*SHORT EXERCISE*.
Reproduce precisely the lines of the listing below, starting with the line that contains "The OpenSCAD and Blender code for this object" and stopping after the line that contains "- 0.03 * in_panel"; include nothing else.

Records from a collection
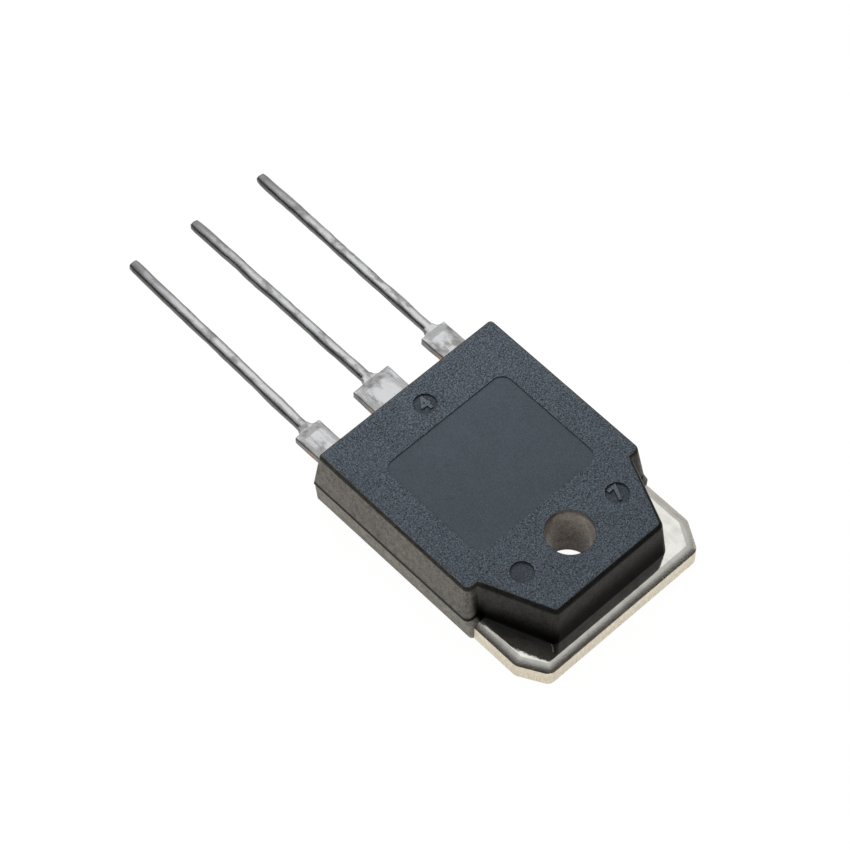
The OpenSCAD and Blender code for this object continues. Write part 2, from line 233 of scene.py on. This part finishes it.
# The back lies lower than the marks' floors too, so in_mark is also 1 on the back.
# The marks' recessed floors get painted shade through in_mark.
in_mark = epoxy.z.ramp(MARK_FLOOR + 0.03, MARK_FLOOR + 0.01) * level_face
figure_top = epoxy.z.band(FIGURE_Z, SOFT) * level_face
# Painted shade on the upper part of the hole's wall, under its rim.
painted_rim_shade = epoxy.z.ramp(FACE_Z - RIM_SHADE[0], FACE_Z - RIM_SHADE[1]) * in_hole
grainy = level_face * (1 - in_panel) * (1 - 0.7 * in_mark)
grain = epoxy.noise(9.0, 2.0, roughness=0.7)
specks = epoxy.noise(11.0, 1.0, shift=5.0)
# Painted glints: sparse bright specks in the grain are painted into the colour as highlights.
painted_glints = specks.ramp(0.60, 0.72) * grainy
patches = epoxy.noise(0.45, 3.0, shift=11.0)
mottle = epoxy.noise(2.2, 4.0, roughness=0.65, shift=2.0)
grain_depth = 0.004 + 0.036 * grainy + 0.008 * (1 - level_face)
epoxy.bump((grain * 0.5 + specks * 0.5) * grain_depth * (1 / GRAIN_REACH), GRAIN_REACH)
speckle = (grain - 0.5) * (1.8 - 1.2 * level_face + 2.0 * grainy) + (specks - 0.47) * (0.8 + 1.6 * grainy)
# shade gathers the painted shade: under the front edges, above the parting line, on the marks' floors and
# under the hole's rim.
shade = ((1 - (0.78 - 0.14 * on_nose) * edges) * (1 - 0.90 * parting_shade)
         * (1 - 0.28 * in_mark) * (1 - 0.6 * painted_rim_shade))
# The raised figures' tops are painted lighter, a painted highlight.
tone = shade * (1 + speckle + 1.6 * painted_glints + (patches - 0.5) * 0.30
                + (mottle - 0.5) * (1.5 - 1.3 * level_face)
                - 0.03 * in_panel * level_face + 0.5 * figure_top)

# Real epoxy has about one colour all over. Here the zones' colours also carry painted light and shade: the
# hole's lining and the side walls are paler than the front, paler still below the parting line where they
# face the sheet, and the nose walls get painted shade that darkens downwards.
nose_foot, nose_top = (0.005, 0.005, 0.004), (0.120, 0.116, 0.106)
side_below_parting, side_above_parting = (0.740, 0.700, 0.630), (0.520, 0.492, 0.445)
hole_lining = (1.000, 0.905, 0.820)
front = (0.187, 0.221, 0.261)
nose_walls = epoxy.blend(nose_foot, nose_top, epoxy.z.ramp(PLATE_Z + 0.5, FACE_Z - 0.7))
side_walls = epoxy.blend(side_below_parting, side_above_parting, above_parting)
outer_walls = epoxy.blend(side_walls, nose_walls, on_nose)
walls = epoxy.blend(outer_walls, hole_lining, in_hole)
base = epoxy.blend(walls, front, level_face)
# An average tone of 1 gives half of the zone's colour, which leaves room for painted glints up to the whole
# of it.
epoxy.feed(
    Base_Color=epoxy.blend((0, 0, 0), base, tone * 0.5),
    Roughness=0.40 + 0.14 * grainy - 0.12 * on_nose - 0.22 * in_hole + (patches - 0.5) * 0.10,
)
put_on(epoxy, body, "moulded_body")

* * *

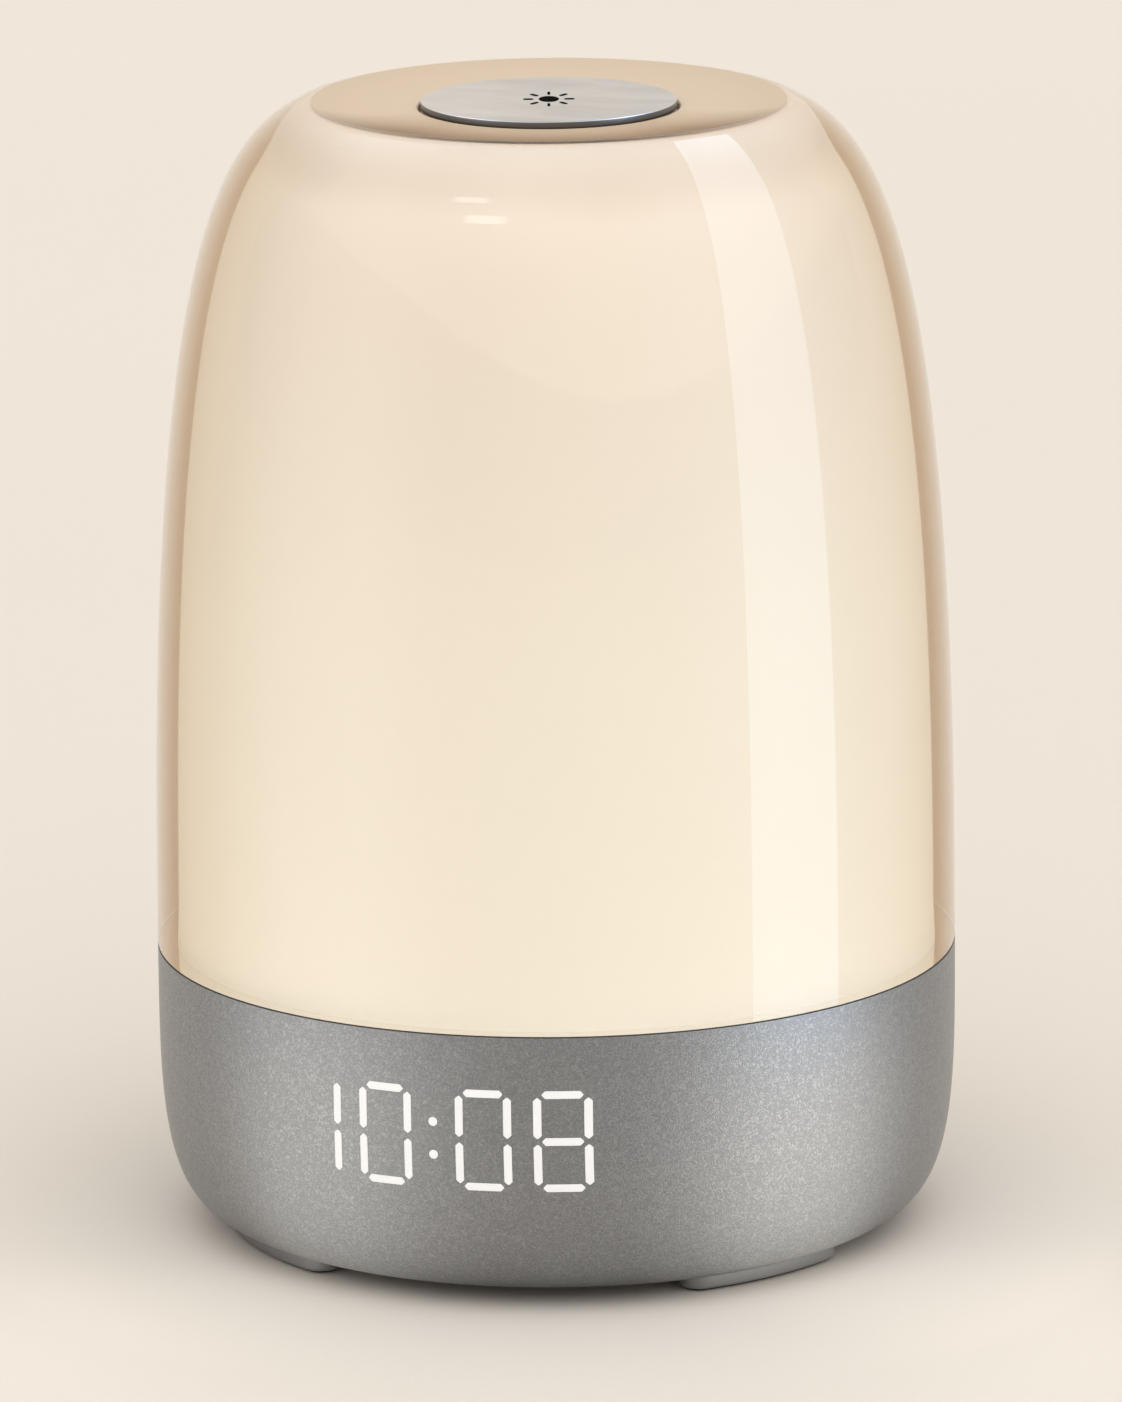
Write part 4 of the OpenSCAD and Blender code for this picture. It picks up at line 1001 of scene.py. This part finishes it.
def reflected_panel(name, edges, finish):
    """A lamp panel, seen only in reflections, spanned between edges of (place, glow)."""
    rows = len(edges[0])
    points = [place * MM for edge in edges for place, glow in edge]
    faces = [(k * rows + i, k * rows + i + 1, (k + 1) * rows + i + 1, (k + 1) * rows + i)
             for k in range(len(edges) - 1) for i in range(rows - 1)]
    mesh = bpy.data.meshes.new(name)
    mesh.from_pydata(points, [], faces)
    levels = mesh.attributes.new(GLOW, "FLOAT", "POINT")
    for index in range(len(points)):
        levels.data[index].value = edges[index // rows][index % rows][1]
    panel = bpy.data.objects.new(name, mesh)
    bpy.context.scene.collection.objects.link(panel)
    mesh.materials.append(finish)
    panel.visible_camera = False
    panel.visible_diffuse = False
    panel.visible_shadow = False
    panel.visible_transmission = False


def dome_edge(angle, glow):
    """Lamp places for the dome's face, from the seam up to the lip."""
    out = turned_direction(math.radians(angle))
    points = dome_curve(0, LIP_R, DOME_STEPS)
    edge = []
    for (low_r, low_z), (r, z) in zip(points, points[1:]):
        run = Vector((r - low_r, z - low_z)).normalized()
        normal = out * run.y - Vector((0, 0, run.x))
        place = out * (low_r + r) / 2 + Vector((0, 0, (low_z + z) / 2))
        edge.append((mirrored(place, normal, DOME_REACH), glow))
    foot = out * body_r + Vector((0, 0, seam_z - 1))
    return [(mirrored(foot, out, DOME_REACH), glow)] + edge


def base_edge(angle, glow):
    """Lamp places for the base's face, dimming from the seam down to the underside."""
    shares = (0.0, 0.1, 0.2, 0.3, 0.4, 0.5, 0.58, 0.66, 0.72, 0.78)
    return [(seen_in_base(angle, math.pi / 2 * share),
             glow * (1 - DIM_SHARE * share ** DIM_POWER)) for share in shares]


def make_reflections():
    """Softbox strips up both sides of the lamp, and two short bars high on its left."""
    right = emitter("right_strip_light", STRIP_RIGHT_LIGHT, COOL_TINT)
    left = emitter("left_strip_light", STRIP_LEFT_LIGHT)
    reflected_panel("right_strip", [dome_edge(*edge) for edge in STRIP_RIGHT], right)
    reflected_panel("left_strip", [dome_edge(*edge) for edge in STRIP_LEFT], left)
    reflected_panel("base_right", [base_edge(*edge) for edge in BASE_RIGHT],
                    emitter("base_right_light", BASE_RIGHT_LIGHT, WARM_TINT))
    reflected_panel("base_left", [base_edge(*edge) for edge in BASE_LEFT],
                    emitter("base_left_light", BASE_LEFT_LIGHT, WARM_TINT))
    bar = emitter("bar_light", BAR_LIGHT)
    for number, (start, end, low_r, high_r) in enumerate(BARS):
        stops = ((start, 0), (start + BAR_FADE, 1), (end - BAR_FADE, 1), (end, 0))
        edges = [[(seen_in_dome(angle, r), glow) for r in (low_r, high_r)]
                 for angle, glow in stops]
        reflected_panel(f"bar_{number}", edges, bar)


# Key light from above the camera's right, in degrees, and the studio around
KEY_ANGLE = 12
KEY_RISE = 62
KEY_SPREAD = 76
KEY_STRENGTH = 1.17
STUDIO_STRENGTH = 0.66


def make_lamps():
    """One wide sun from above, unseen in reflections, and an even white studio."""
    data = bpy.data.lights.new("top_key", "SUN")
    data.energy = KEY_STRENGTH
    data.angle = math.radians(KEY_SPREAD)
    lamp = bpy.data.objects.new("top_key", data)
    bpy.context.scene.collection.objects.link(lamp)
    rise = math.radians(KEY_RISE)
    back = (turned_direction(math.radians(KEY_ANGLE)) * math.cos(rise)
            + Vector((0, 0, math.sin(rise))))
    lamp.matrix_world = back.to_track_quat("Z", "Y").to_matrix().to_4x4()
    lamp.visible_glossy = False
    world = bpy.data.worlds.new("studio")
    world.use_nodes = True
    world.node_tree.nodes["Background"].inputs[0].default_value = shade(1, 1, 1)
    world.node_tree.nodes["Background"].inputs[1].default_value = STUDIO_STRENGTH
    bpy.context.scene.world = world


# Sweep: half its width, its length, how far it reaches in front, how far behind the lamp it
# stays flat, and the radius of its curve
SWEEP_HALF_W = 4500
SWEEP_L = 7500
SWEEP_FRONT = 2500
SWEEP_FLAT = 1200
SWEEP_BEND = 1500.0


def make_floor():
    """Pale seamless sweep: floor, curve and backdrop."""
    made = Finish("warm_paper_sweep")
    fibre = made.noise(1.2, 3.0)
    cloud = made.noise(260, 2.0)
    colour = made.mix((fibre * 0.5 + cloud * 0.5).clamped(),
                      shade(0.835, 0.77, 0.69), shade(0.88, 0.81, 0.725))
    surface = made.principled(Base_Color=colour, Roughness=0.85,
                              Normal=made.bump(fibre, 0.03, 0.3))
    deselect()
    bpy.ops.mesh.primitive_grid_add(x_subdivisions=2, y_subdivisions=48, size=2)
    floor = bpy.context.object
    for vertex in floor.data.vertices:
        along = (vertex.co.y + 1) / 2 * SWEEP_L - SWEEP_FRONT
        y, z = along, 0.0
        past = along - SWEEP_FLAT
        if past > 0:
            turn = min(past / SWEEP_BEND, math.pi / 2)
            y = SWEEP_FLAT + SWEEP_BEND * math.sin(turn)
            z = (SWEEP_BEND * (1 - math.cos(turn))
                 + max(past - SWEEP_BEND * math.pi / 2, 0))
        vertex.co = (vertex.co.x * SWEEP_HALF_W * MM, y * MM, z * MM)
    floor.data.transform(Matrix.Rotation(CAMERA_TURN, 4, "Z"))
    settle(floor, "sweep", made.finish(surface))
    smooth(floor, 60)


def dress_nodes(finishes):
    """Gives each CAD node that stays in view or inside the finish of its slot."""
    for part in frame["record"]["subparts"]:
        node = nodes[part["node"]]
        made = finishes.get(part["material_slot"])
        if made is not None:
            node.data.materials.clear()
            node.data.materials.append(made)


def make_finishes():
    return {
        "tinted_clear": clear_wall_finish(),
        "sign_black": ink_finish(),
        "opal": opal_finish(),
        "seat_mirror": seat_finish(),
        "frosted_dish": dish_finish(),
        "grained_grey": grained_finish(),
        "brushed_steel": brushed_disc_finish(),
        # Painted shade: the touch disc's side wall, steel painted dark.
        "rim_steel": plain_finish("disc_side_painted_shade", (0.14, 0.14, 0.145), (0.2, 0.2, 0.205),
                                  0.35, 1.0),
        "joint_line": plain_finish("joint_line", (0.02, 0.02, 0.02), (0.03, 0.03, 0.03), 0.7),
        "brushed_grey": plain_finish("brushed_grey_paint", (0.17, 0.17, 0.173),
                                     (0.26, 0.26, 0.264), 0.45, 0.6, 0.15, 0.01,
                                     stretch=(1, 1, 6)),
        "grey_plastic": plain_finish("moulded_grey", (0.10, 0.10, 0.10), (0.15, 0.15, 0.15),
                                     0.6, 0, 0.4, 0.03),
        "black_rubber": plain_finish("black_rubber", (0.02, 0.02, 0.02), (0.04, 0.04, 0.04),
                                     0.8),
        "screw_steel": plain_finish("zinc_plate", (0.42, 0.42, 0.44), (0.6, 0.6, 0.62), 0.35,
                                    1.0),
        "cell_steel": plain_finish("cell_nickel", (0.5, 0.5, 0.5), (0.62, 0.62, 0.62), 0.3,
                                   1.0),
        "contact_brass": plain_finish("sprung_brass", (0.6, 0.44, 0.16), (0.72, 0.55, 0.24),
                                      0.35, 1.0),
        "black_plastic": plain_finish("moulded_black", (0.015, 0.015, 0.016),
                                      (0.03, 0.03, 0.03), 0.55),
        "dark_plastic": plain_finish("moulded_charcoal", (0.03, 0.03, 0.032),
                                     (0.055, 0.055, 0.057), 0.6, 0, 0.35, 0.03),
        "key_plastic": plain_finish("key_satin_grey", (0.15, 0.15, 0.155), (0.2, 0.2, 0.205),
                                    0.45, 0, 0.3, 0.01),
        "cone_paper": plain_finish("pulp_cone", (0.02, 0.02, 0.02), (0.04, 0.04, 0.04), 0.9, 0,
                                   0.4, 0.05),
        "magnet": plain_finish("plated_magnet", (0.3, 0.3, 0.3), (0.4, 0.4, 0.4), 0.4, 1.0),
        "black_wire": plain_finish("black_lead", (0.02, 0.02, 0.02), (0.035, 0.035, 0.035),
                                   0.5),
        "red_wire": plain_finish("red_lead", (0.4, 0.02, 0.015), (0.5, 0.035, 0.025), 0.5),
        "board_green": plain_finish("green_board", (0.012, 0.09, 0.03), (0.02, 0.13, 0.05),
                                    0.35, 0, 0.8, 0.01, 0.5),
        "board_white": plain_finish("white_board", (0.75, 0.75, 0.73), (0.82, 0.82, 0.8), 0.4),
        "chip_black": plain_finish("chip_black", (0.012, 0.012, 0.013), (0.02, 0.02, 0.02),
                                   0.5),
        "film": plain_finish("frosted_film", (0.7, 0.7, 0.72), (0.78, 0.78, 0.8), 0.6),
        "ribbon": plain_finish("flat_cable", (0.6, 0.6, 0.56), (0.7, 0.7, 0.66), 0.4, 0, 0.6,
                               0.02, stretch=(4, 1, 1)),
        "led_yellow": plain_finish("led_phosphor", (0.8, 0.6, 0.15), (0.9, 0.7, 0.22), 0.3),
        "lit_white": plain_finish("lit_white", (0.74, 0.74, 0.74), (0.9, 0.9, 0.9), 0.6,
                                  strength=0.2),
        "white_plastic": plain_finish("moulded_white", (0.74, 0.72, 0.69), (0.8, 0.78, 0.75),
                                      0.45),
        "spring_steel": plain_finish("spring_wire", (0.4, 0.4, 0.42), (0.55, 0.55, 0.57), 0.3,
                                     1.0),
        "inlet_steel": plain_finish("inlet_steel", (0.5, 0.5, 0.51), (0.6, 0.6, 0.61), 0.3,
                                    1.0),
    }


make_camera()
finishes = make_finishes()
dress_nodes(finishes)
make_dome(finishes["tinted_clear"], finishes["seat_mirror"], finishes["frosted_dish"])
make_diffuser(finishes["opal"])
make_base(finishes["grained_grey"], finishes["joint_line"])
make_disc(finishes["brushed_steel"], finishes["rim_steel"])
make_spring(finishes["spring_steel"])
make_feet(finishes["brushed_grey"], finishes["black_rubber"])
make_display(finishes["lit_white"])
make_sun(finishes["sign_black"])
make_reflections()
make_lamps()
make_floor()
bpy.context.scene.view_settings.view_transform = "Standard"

*EXERCISE SOLUTION*.
The OpenSCAD and Blender code for this object continues. Write part 2, from line 233 of scene.py on. This part finishes it.
# The back lies lower than the marks' floors too, so in_mark is also 1 on the back.
# The marks' recessed floors get painted shade through in_mark.
in_mark = epoxy.z.ramp(MARK_FLOOR + 0.03, MARK_FLOOR + 0.01) * level_face
figure_top = epoxy.z.band(FIGURE_Z, SOFT) * level_face
# Painted shade on the upper part of the hole's wall, under its rim.
painted_rim_shade = epoxy.z.ramp(FACE_Z - RIM_SHADE[0], FACE_Z - RIM_SHADE[1]) * in_hole
grainy = level_face * (1 - in_panel) * (1 - 0.7 * in_mark)
grain = epoxy.noise(9.0, 2.0, roughness=0.7)
specks = epoxy.noise(11.0, 1.0, shift=5.0)
# Painted glints: sparse bright specks in the grain are painted into the colour as highlights.
painted_glints = specks.ramp(0.60, 0.72) * grainy
patches = epoxy.noise(0.45, 3.0, shift=11.0)
mottle = epoxy.noise(2.2, 4.0, roughness=0.65, shift=2.0)
grain_depth = 0.004 + 0.036 * grainy + 0.008 * (1 - level_face)
epoxy.bump((grain * 0.5 + specks * 0.5) * grain_depth * (1 / GRAIN_REACH), GRAIN_REACH)
speckle = (grain - 0.5) * (1.8 - 1.2 * level_face + 2.0 * grainy) + (specks - 0.47) * (0.8 + 1.6 * grainy)
# shade gathers the painted shade: under the front edges, above the parting line, on the marks' floors and
# under the hole's rim.
shade = ((1 - (0.78 - 0.14 * on_nose) * edges) * (1 - 0.90 * parting_shade)
         * (1 - 0.28 * in_mark) * (1 - 0.6 * painted_rim_shade))
# The raised figures' tops are painted lighter, a painted highlight.
tone = shade * (1 + speckle + 1.6 * painted_glints + (patches - 0.5) * 0.30
                + (mottle - 0.5) * (1.5 - 1.3 * level_face)
                - 0.03 * in_panel * level_face + 0.5 * figure_top)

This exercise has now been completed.